Data integrity is non-negotiable: The quality of migrated data will determine the quality of the new environment. Investment in data cleansing and validation before migration is an investment in the system’s long-term reliability.
Configuration depth matters: The ability to configure products, workflows, and business rules without developer involvement is what gives operational teams genuine control over the system. Evaluate this capability carefully in any replacement.
Vendor alignment: A software vendor who understands the Australian lending regulatory environment, has a credible product roadmap, and can demonstrate genuine implementation experience is a fundamentally different proposition to one who cannot.
Infrastructure as a Strategic Asset
The organisations that lead in lending over the next decade will not necessarily be those with the largest balance sheets or the most aggressive growth targets. They will be those that have built operational infrastructure capable of supporting change, in regulation, in borrower expectation, in competitive dynamics, and in technology.
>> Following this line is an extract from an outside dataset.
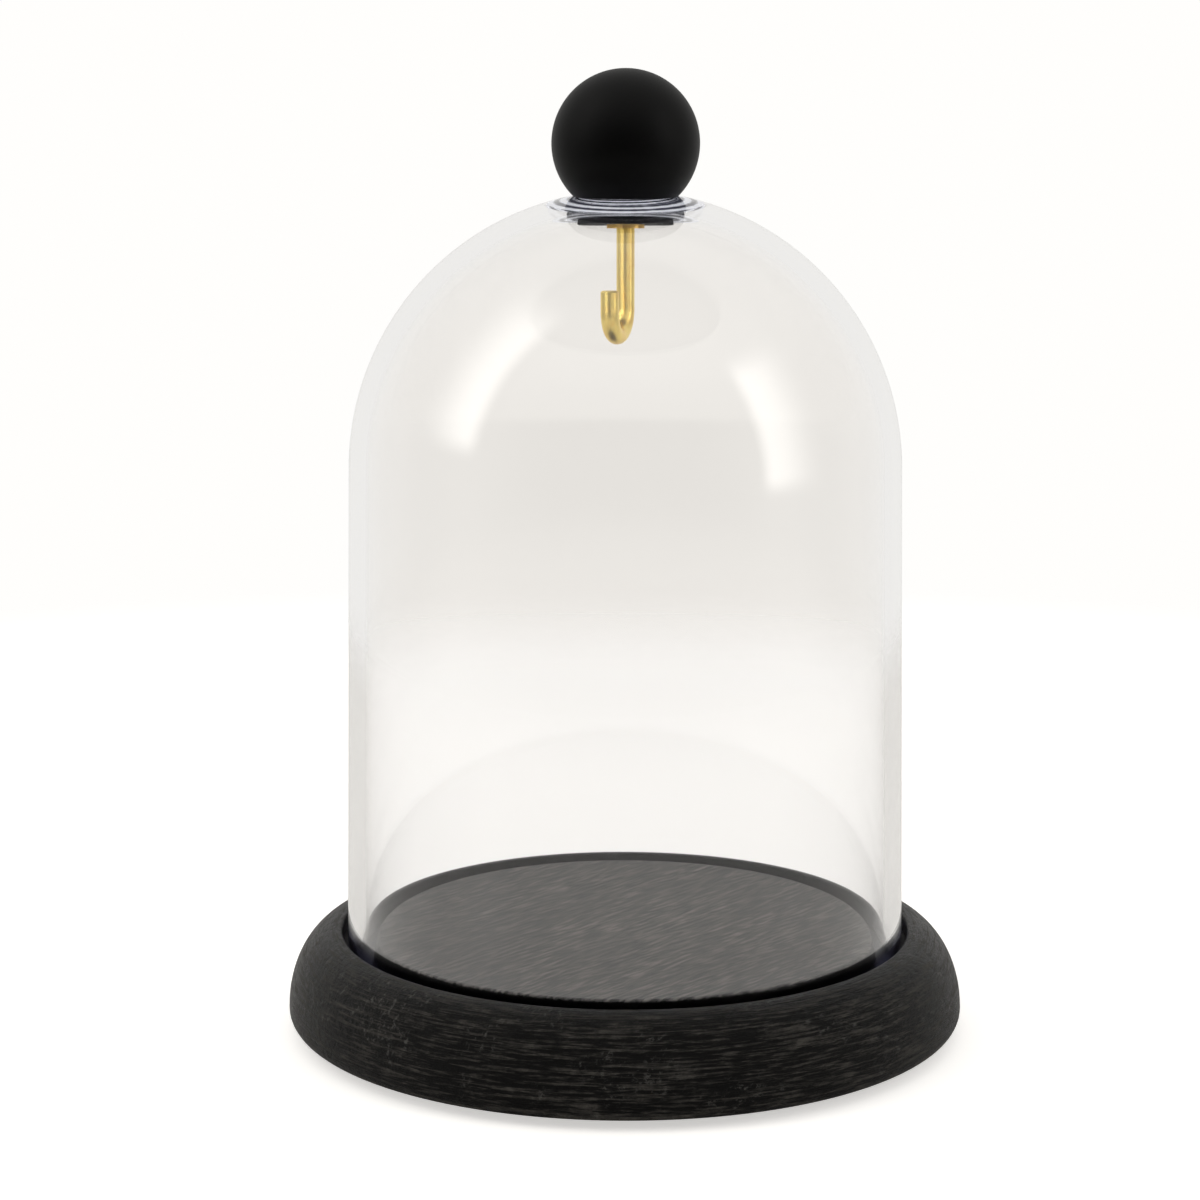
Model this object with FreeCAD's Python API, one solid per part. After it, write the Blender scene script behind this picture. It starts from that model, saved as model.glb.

A legacy lending system is not simply a technical liability. It is a strategic constraint that compounds over time. Replacing it is not a sign of failure, it is a sign of the kind of operational discipline that sustainable lending organisations maintain.
The indicators in this article are not hypothetical. They are present, in varying degrees, in most organisations running legacy infrastructure. The question is not whether they apply to your business. The question is how many of them do, and what the cost of continued delay actually is.